High-tech imports to the United States
exceed high-tech exports: $322 billion in imports compared to $220
billion in exports during 2006, according to AeA. Not surprisingly, the
biggest trade deficit with any single country is with China. While U.S.
high-tech exports to China more than tripled between 2000 and 2006 -
from $4.6 billion to $14.1 billion - high-tech imports from China to
the U.S. almost quadrupled - from $26 billion to $102 billion.
The
largest market for U.S. high-tech goods is the European Union, with
which the United States has a trade surplus ($46.1 billion in high-tech
exports versus $33.4 billion in imports in 2006). The United States
also has a trade surplus with its second-largest high-tech market,
Canada ($30.1 billion in exports versus $11.7 billion in imports); but
a deficit with its third-largest market, Mexico ($29.6 billion in
exports versus 44.7 billion in imports).
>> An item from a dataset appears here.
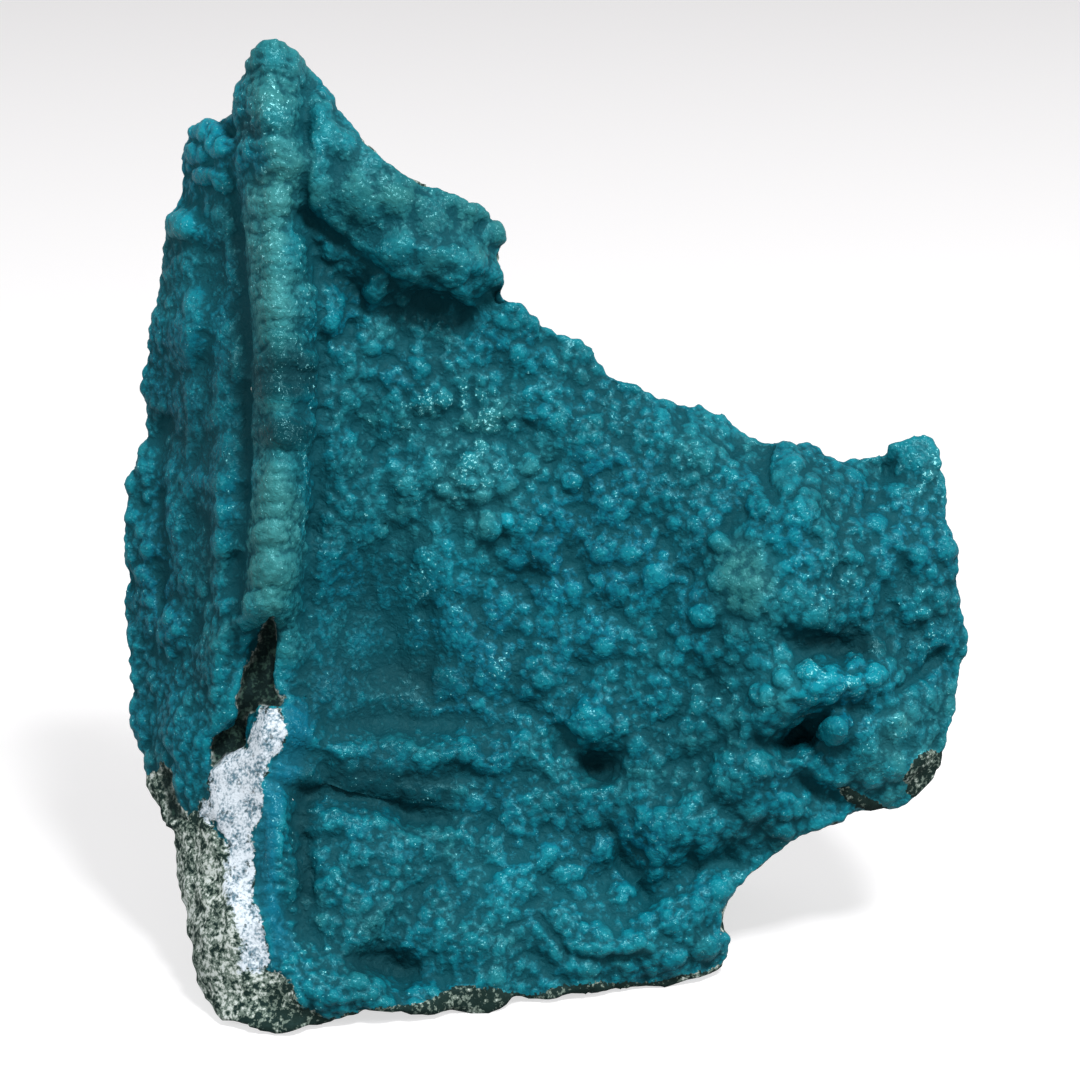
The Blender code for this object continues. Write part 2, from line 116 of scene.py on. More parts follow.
def smooth_step(t: Array) -> Array:
    """Ease from 0 to 1 as t goes from 0 to 1.

    Args:
        t: Any numbers.

    Returns:
        The eased numbers, 0 below 0 and 1 above 1.
    """
    t = np.clip(t, 0.0, 1.0)
    return t * t * (3.0 - 2.0 * t)


def wander(points: Array, wave: tuple[float, int, float]) -> Array:
    """Smooth noise at each point, eased between the random corners of a grid.

    Args:
        points: Places in millimetres, one row each.
        wave: The width of its waves in millimetres, its seed and its height.

    Returns:
        One number for each point, from -height to height.
    """
    size, seed, height = wave
    side = 64
    corners = np.random.default_rng(seed).uniform(-1.0, 1.0, (side, side, side))
    scaled = points / size + 1000.0
    low = np.floor(scaled).astype(int)
    part = smooth_step(scaled - low)
    total = np.zeros(len(points))
    for dx in (0, 1):
        for dy in (0, 1):
            for dz in (0, 1):
                at = (low + (dx, dy, dz)) % side
                weight = np.abs(1 - dx - part[:, 0]) * np.abs(1 - dy - part[:, 1])
                weight = weight * np.abs(1 - dz - part[:, 2])
                total += weight * corners[at[:, 0], at[:, 1], at[:, 2]]
    return height * total


def to_segment(u: Array, v: Array, start: tuple[float, float], end: tuple[float, float]) -> Array:
    """Distance of each point of the face from a straight line between two places."""
    du, dv = end[0] - start[0], end[1] - start[1]
    t = np.clip(((u - start[0]) * du + (v - start[1]) * dv) / (du * du + dv * dv), 0.0, 1.0)
    return np.hypot(u - start[0] - t * du, v - start[1] - t * dv)


def tree_of(points: Array) -> kdtree.KDTree:
    """A search tree of points, numbered by row."""
    tree = kdtree.KDTree(len(points))
    for i, point in enumerate(points):
        tree.insert(point, i)
    tree.balance()
    return tree


@dataclass(frozen=True)
class FaceFrame:
    """The leaning face's own axes."""

    lean: float = FACE_LEAN
    distance: float = EYE_DISTANCE

    def read(self, points: Array) -> Array:
        """Turn frame points into face points.

        Args:
            points: Rows of x, y, z in millimetres.

        Returns:
            Rows of u, v, w in millimetres.
        """
        x = points[:, 0] + CENTRED_BY[0]
        y = points[:, 1] + CENTRED_BY[1]
        z = points[:, 2] + GROUND_OFFSET - EYE_V * math.cos(self.lean)
        up = y * math.sin(self.lean) + z * math.cos(self.lean)
        w = z * math.sin(self.lean) - y * math.cos(self.lean)
        draw_in = (self.distance - w) / self.distance
        return np.stack([x / draw_in + EYE_U, up / draw_in + EYE_V, w], axis=1)

    def eye(self) -> Vector:
        """Where the eye stands, in metres."""
        y = -self.distance * math.cos(self.lean) - CENTRED_BY[1]
        z = self.distance * math.sin(self.lean) + EYE_V * math.cos(self.lean) - GROUND_OFFSET
        return Vector((-CENTRED_BY[0], y, z)) * MM


@dataclass(frozen=True)
class Patch:
    """A region of the face inside an outline of (u, v) points."""

    outline: tuple[tuple[float, float], ...]
    soft: float = 0.4
    wobble: float = 0.5

    def share(self, face: Array, sway: Array) -> Array:
        """How far each point is inside the patch.

        Args:
            face: Rows of u, v, w.
            sway: Noise that moves the patch's edge, one number a point.

        Returns:
            0 outside, 1 inside, and between over the soft edge.
        """
        u, v = face[:, 0], face[:, 1]
        inside = np.zeros(len(face), dtype=bool)
        nearest = np.full(len(face), 1e9)
        corners = self.outline
        for start, end in zip(corners, corners[1:] + corners[:1]):
            nearest = np.minimum(nearest, to_segment(u, v, start, end))
            (u0, v0), (u1, v1) = start, end
            if v1 != v0:
                crosses = (v0 > v) != (v1 > v)
                inside ^= crosses & (u < u0 + (u1 - u0) * (v - v0) / (v1 - v0))
        signed = np.where(inside, nearest, -nearest) + self.wobble * sway
        return smooth_step(signed / self.soft * 0.5 + 0.5)


@dataclass(frozen=True)
class Spot:
    """A soft oval of the face, with a strength and turned by some degrees."""

    u: float
    v: float
    half_u: float
    half_v: float
    strength: float = 1.0
    turn: float = 0.0
    edge: float = 1.4

    def share(self, face: Array) -> Array:
        """How strongly the oval holds at each point.

        Args:
            face: Rows of u, v, w.

        Returns:
            The strength at the middle, fading to 0 outside.
        """
        angle = math.radians(self.turn)
        du, dv = face[:, 0] - self.u, face[:, 1] - self.v
        along = (du * math.cos(angle) + dv * math.sin(angle)) / self.half_u
        across = (dv * math.cos(angle) - du * math.sin(angle)) / self.half_v
        return self.strength * np.exp(-(along ** 2 + across ** 2) ** self.edge)


def spots(*rows: tuple[float, ...]) -> tuple[Spot, ...]:
    """Make a spot of each row: u, v, half u, half v, strength and turn, if it is turned."""
    return tuple(Spot(*row) for row in rows)


def together(group: tuple[Spot, ...], face: Array) -> Array:
    """Add up what a group of spots gives each point."""
    return sum(spot.share(face) for spot in group)


# Regions of the face: the altered zone, the broken rock, and the hollows painted dark as shade
WHITE_ZONE = Patch((
    (26.0, 37.5), (28.1, 37.3), (28.3, 35.3), (28.1, 32.9), (26.6, 30.4), (25.8, 27.0),
    (25.2, 24.0), (25.1, 20.6), (25.4, 18.2), (26.6, 15.7), (27.1, 13.6), (26.9, 11.8),
    (26.0, 10.8), (24.2, 11.1), (24.3, 14.8), (22.9, 17.6), (22.6, 21.2), (22.6, 24.0),
    (21.1, 25.8), (19.9, 26.7), (20.8, 28.6), (21.1, 30.4), (22.8, 33.3), (24.5, 33.5),
    (24.8, 35.6),
), soft=0.5, wobble=0.7)
BARE_ROCK = Patch((
    (16.6, 31.0), (16.9, 28.5), (18.6, 26.4), (19.9, 26.7), (22.6, 24.0), (24.9, 20.0),
    (26.0, 14.0), (26.6, 10.9), (28.1, 10.2), (30.6, 7.5), (34.3, 5.9), (36.0, 3.0),
    (10.0, 2.0), (10.0, 30.0),
), soft=0.4, wobble=0.5)
RIB_CAVITY = Patch((
    (27.1, 46.3), (27.8, 43.9), (27.7, 42.0), (27.2, 40.5), (28.6, 38.4), (28.2, 37.4),
    (26.0, 37.4), (24.8, 35.6), (24.5, 33.5), (22.8, 33.3), (21.1, 31.6), (21.6, 34.1),
    (23.2, 35.6), (23.9, 37.8), (24.5, 40.8), (25.7, 43.0), (26.3, 45.1),
), soft=0.35, wobble=0.45)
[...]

The countries of Central and
South America, taken as a whole, could be considered the fourth-largest
market with which the United States also has a trade surplus in
high-tech ($17.1 billion in exports versus $3.1 billion in imports in
2006).
Globalism has blurred the boundaries between countries,
however. Most major U.S. high-tech companies have overseas facilities,
and foreign direct investment in the United States continues to
increase as well. As noted in a 2004 AeA report on outsourcing, which
still holds true, "In the global marketplace, companies need to have a
physical presence in overseas markets or they cannot compete in those
markets. Indeed, these jobs are not outsourced, but rather are
necessary for companies to gain access to their customers."